Cox, which five years ago established sports tiers to alleviate major basic-cable fee increases related to the launch of new sports services, has a similar goal.
About 60 percent to 80 percent of Cox digital households are opting for the MSO's sports tier, which retails at around $6.95 to $7.95, said Wilson.
"As prices for some of these established sports networks climb, ideally that's where we would like to consider putting them to create customer choice," he said. "We want to create options like they do for the automobile industry. If someone doesn't want to pay full price for a car, then they can scale back some options to get the price down."
Indeed, consumers want control, which bodes well for the future of sports tiers, said McCaskill. Charter charges around $3.99 for its digital sports tiers, which in certain systems offer such networks as ESPN Classic and ESPNews.
But Bodenheimer said such scenarios are unlikely because removing an ESPN from the basic package would severely diminish the value of the operator's basic-cable offering — and hurt the network's overall ad-sales efforts by limiting its available viewing universe.
"I don't see a day where the most popular product in the U.S. is totally segmented up on a tier," he said.
Tennis Channel president David Meister, whose fledgling service will launch on TWC's sports tier sometime next year under a 15-year affiliation deal, believes the digital sports tiers are a "short-term marketing step."
Meister said the sale of such tiers will ultimately get lost in the MSO's overall sales push, which will include pitches for high-speed Internet access, premium subscription video-on-demand packages and basic digital tiers.
"After five or 10 minutes into an operator's sales pitch to a consumer, a [CSR] finally gets into digital tiers," Meister said. "If you consider that there's 30 to 40 percent that don't take these tiers, it's a matter of whether it's worth the bother for operators."
Nobody can — or will — predict how the contest between operators and sports networks will play out. Some observers believe that with the advent of broadband and interactive technologies, VOD and the Internet, the sports-television landscape shift completely over the course of this decade.

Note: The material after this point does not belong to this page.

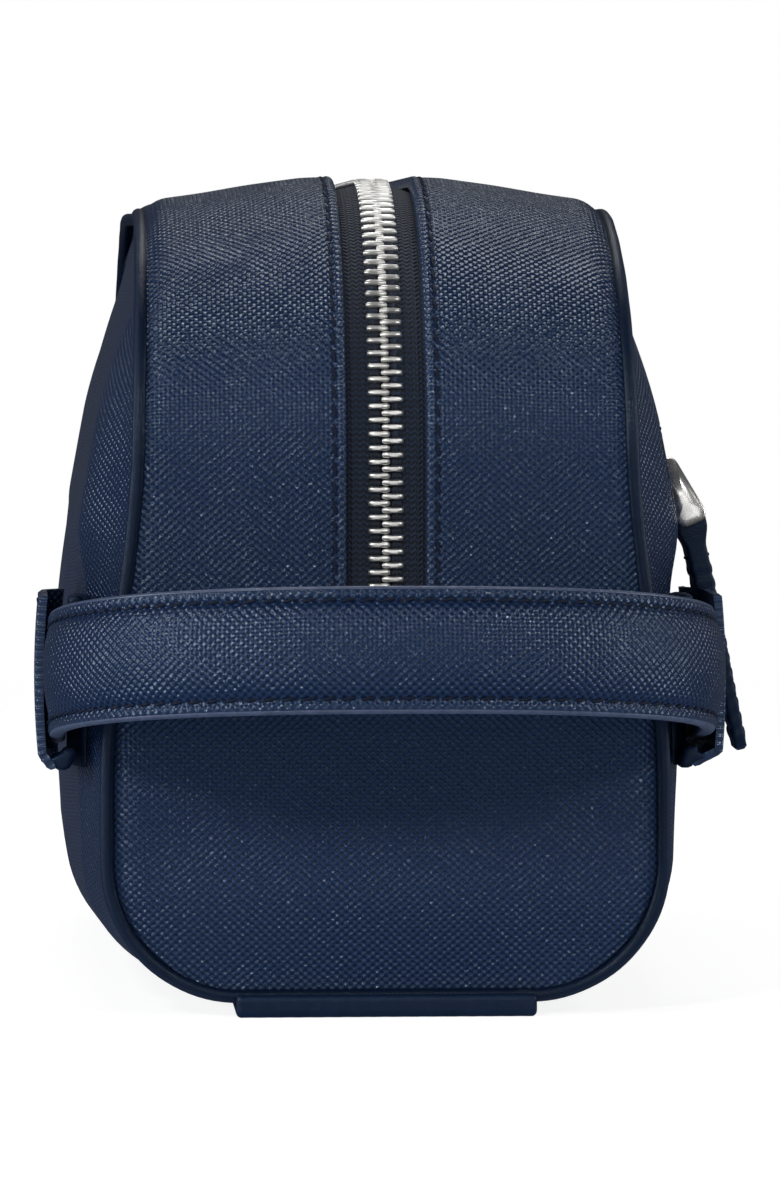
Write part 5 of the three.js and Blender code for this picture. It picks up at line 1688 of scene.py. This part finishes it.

For the time being, operators and distributors say they'll continue to try to find some middle ground in dealing with the complicated issue of sports-rights costs.
"The negotiations have always been difficult," Bodenheimer said. "What we're doing is working to use the power of the ESPN brand to benefit the cable operators. I'm not concerned about any upcoming negotiations … I think we're delivering."
Said McCaskill: "As our partners they have to recognize that we have an obligation to our shareholders. I'm hopeful that as time goes by, we'll have productive conversations and find ways to be able to help everyone within the partnership find a good business model."